L'énigme du retour, Dany Laferrière

Son père venant de décéder, l'auteur décide de quitter Montréal et revenir au pays, en Haïti, à cette occasion. Il nous fait partager une alternance de ressentis, de récits, en vers et en prose, genre haïku de ce voyage de retour. De ces notes prises en voyage transparaît un côté brut qui nous rapproche du moment où l'auteur les prend sur place.

Pour un immigrant comme moi, l'intérêt du livre tourne autour de la signification du retour. Le retour est associé à la famille. Il peut être aussi associé à la mort. Ici c'est un mort dans la famille. Même si le père décédé, prétexte de ce retour, vit et meurt à New York, c'est en Haïti que Dany Laferrière le retrouve, au travers des images retournées par ceux qui l'avaient connu.

« Nous avons deux vies. Une qui est à nous. La seconde qui appartient à ceux qui nous connaissent depuis l'enfance. »

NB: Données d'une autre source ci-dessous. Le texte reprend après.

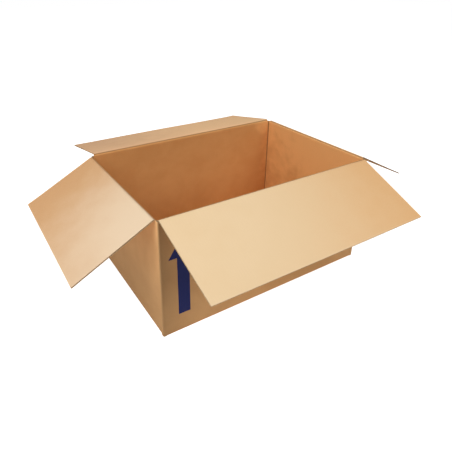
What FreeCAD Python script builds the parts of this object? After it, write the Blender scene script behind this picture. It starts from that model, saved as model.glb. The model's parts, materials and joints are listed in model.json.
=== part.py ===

À un même enterrement, chacun vient enterrer une personne différente, celle qu'il ou elle a connu, qui est unique pour chacun et chacune. Comme l'écrivait Paul Guimard dans L'ironie du sort, « Chacun porte en terre son propre mort, l'idée qu'il se fait du défunt. »

Mais c'est aussi Haïti, ses habitants, sa politique et les espoirs entre les deux que l'auteur vient rencontrer. Son père était un militant qui a dû fuir en exil ; lui-même à son tour et à son époque, s'est exilé. Il découvre de jeunes étudiants « encore plus désespérés » : « C'était quand même Duvalier. Les tontons macoutes. Les années noires. La police sanguinaire d'un régime barbare. Cette amertume vient peut-être du fait qu'ils ont un cru à un changement après le départ de Baby Doc. Rien de pire qu'un espoir trahi. »

Au-delà de la question d'Haïti, cette question d'espoir trahi, voire considéré comme impossible pour les jeunes générations d'aujourd'hui, est tellement représentatif de ce début de 21e siècle. Les pouvoirs qui ont remplacé les Bush, Sarkozy, Charest, les printemps ou les mouvements de dégagisme aujourd'hui des peuples de partout dans le monde l'expriment avec une présence et une force de plus en plus grande.

En visitant en même temps son pays sur trois époques de trois générations différentes – celle de son père par les souvenirs de ses amis restés sur l'île, la sienne et ses propres souvenirs d'étudiant, et l'Haïti d'aujourd'hui débarrassée de la dictature – il voit revenir les tentations d'ordre que ce manque d'espoir et le chaos engendrent, dans une conversation dont les mots des deux protagonistes restent emmêlés :

« il faut un chef dans ce pays, sinon c'est le désordre total. Où est le désordre ? Il me jette un regard effaré. Je vois plutôt un ordre. Les puissants gardent tout pour eux. Comme les petits n'ont rien, ils s'entredévorent pour les miettes qui restent. Si on nomme un dictateur, il va seulement officialiser cet état de fait. »

Mais une ballade en Haïti ou une ode à Haïti ne peut oublier ces Haïtiens, leur joie de vivre, leur envie de vivre, et nous servir en ce printemps d'orages :

« D'où vient que des gens qui font quotidiennement face à la maladie, la dictature et la faim paniquent tant à l'idée d'être mouillés ? Je retiens le visage radieux de ce paysan qui marche vers la pluie. »

Une nouvelle édition de L'énigme du retour a été publiée, illustrée de magnifiques aquarelles de Pierre Tougas.